*** Dataset excerpt ***
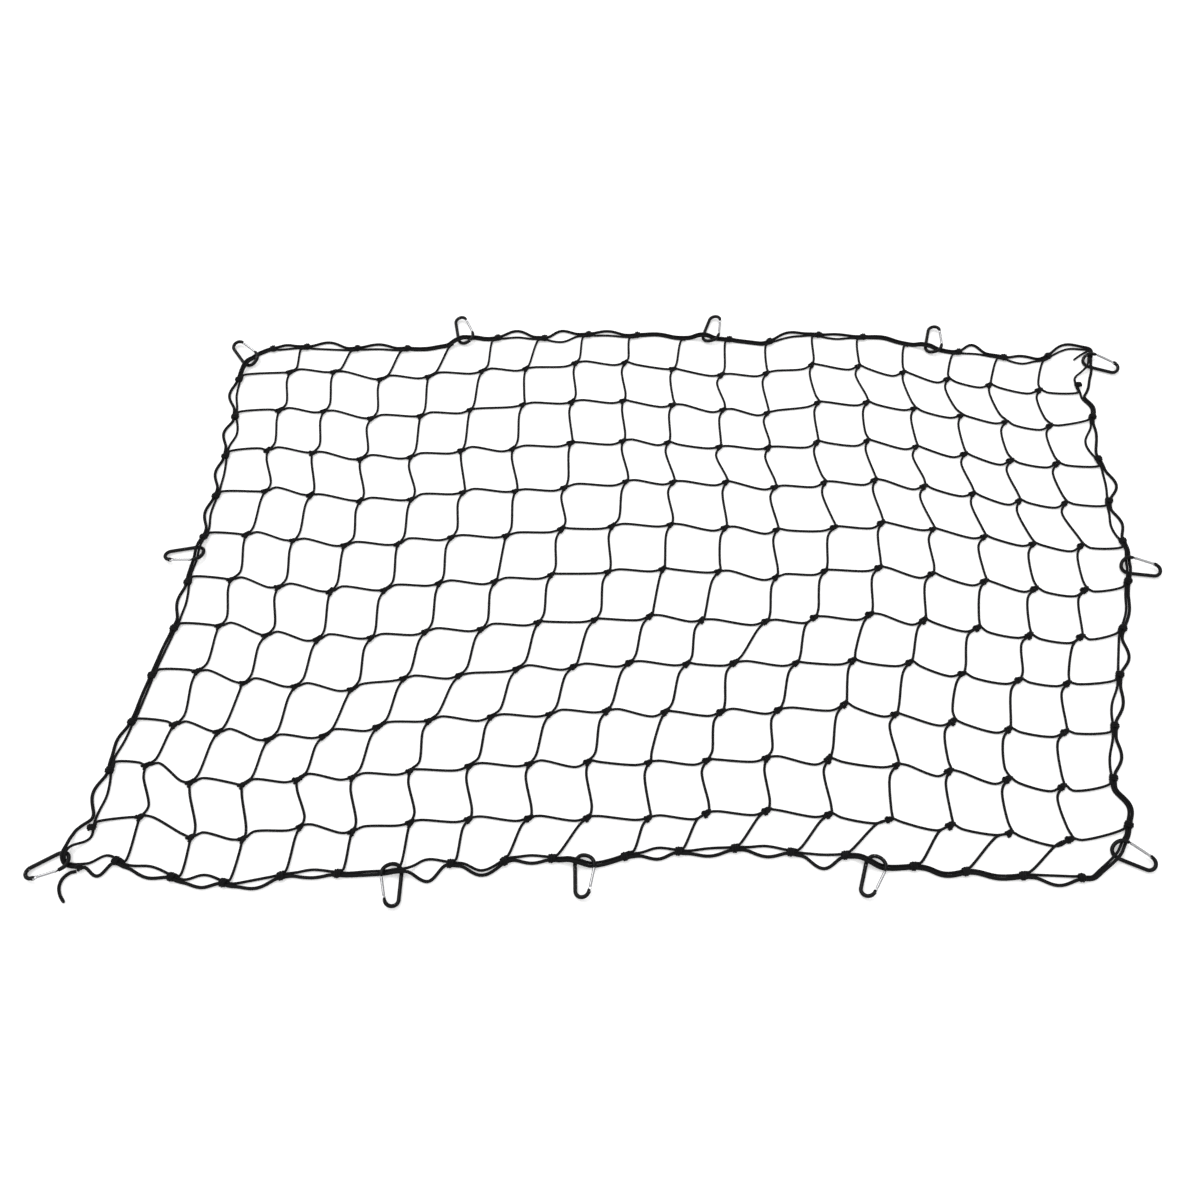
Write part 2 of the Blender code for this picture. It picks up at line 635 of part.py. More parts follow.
def box(name, size, middle, turn, home, material):
    bm = bmesh.new()
    spin = Matrix.Translation(middle) @ Matrix.Rotation(turn, 4, "Z")
    bmesh.ops.create_cube(bm, size=1.0, matrix=spin @ Matrix.Diagonal((*size, 1.0)))
    mesh = bpy.data.meshes.new(name)
    bm.to_mesh(mesh)
    bm.free()
    return place(name, mesh, home, material)


def cylinder(name, radius, depth, middle, sides, home, material):
    bm = bmesh.new()
    bmesh.ops.create_cone(bm, cap_ends=True, segments=sides, radius1=radius, radius2=radius, depth=depth,
                          matrix=Matrix.Translation(middle))
    mesh = bpy.data.meshes.new(name)
    bm.to_mesh(mesh)
    bm.free()
    return place(name, mesh, home, material)


def finished(model, used):
    """The evaluated mesh of a modelled piece, with the piece and its tools cleared away."""
    bpy.context.view_layer.update()
    evaluated = model.evaluated_get(bpy.context.evaluated_depsgraph_get())
    mesh = bpy.data.meshes.new_from_object(evaluated)
    for thing in [model, *used]:
        bpy.data.objects.remove(thing)
    return mesh


def clip_body_mesh(home, tools, material):
    """The bent rod with the fork's two cheeks and the hinge pin between them."""
    rod = as_mesh(cord("clip_rod", clip_rod_points(), ROD_RADIUS, 2, home, material), home)
    along = Vector((math.cos(CHEEK_TURN), math.sin(CHEEK_TURN), 0.0))
    middle = PIVOT + along * (CHEEK_PAST_PIVOT - CHEEK.x / 2)
    offset = TONGUE_THICKNESS / 2 + JOINT_GAP + CHEEK.z / 2
    used = []
    for side in (-1, 1):
        used.append(box("cheek", CHEEK, middle + Vector((0, 0, side * offset)), CHEEK_TURN, tools, material))
    used.append(cylinder("pin", PIN_RADIUS, 2 * offset, PIVOT, 6, tools, material))
    for tool in used:
        combine(rod, tool, "UNION")
    return finished(rod, used)


def gate_mesh(home, tools, material):
    """The gate about its own hinge: a straight bar, a flat tongue with a round end, and the pin's bore."""
    along = GATE_TIP - PIVOT
    turn = math.atan2(along.y, along.x)
    along.normalize()
    bar = cord("gate_bar", [along * TONGUE_LENGTH, GATE_TIP - PIVOT], GATE_RADIUS, 1, home, material)
    bar = as_mesh(bar, home)
    size = Vector((TONGUE_LENGTH + 1.0 * MM + TONGUE_RADIUS, 2 * TONGUE_RADIUS - 0.1 * MM, TONGUE_THICKNESS))
    tongue = box("tongue", size, along * (size.x / 2 - TONGUE_RADIUS), turn, tools, material)
    bm = bmesh.new()
    bm.from_mesh(tongue.data)
    hinge_end = [edge for edge in bm.edges
                 if abs(edge.verts[0].co.z - edge.verts[1].co.z) > TONGUE_THICKNESS / 2
                 and edge.verts[0].co.dot(along) < 0]
    bmesh.ops.bevel(bm, geom=hinge_end, offset=TONGUE_RADIUS - 0.1 * MM, segments=2, profile=0.5,
                    affect="EDGES", clamp_overlap=False)
    bm.to_mesh(tongue.data)
    bm.free()
    bore = cylinder("bore", PIN_BORE_RADIUS, 3 * TONGUE_THICKNESS, Vector(), 6, tools, material)
    combine(bar, tongue, "UNION")
    combine(bar, bore, "DIFFERENCE")
    return finished(bar, [tongue, bore])


def build_clips(home, tools, black, silver):
    body_mesh = clip_body_mesh(home, tools, black)
    swing_mesh = gate_mesh(home, tools, silver)
    for hold in HOLDS:
        lies = clip_matrix(hold)
        body = place(hold.clip.name, body_mesh.copy(), home, black)
        body.matrix_world = lies
        gate = place(hold.clip.name.replace("clip", "gate"), swing_mesh.copy(), home, silver)
        gate.matrix_world = lies @ Matrix.Translation(PIVOT)


def main():
    clear_scene()
    home = collection("cargo_net")
    tools = collection("cutters")
    black_cord = principled("black_cord", (0.012, 0.012, 0.013), 0.8, 0.0)
    black_metal = principled("black_metal", (0.015, 0.015, 0.017), 0.35, 0.6)
    silver_metal = principled("silver_metal", (0.6, 0.61, 0.63), 0.3, 1.0)
    build_net(home, black_cord)
    build_border(home, black_cord)
    build_clips(home, tools, black_metal, silver_metal)


main()
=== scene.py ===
# %% [markdown]
# # A cargo net of knotted cord, with a border cord and twelve snap clips
#
# The net lies spread out on pale ground. Black braided cord is tied into square cells of about 100 mm.
# A thicker border cord runs round the outside, and at each junction the net's own edge strand is hitched to
# it. Twelve black snap clips with bright gates hook over both edge cords. Every part is built here from the
# way the real one is made: a path for each cord, a round section swept along it, and wraps and knots where
# the cords are tied.

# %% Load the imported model
import math
import random
from collections import namedtuple

import bmesh
import bpy
from mathutils import Matrix, Vector


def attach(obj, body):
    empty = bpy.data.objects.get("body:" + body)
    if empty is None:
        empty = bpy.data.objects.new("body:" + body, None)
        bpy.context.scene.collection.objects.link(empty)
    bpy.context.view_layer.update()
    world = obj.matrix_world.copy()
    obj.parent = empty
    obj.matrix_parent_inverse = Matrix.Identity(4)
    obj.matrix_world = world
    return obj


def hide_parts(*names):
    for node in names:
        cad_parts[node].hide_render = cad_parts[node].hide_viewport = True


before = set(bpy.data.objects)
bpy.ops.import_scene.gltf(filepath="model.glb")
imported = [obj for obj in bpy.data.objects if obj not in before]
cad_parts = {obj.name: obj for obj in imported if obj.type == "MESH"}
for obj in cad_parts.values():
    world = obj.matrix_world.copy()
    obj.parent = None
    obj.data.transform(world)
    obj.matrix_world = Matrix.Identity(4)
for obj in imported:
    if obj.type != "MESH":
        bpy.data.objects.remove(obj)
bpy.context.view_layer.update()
MM = 0.001

# %% [markdown]
# ## The camera
#
# The photograph looks down at 58.5 degrees from the near side, close enough for the near edge to look wider
# than the far one. The lens is on the camera, so the picture keeps its perspective at any size.

# %% Camera
CAMERA_LENS = 39.0                                # mm
CAMERA_SENSOR = 36.0                              # mm wide
CAMERA_DIP = math.radians(58.5)                   # below the horizon
CAMERA_AT = Vector((-0.0673, -1.3456, 2.0979))    # a program fitted it to the photograph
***
- [What is required]:
Report only how many lines in the listing contain the string "type".

- [Finished exercise]:
2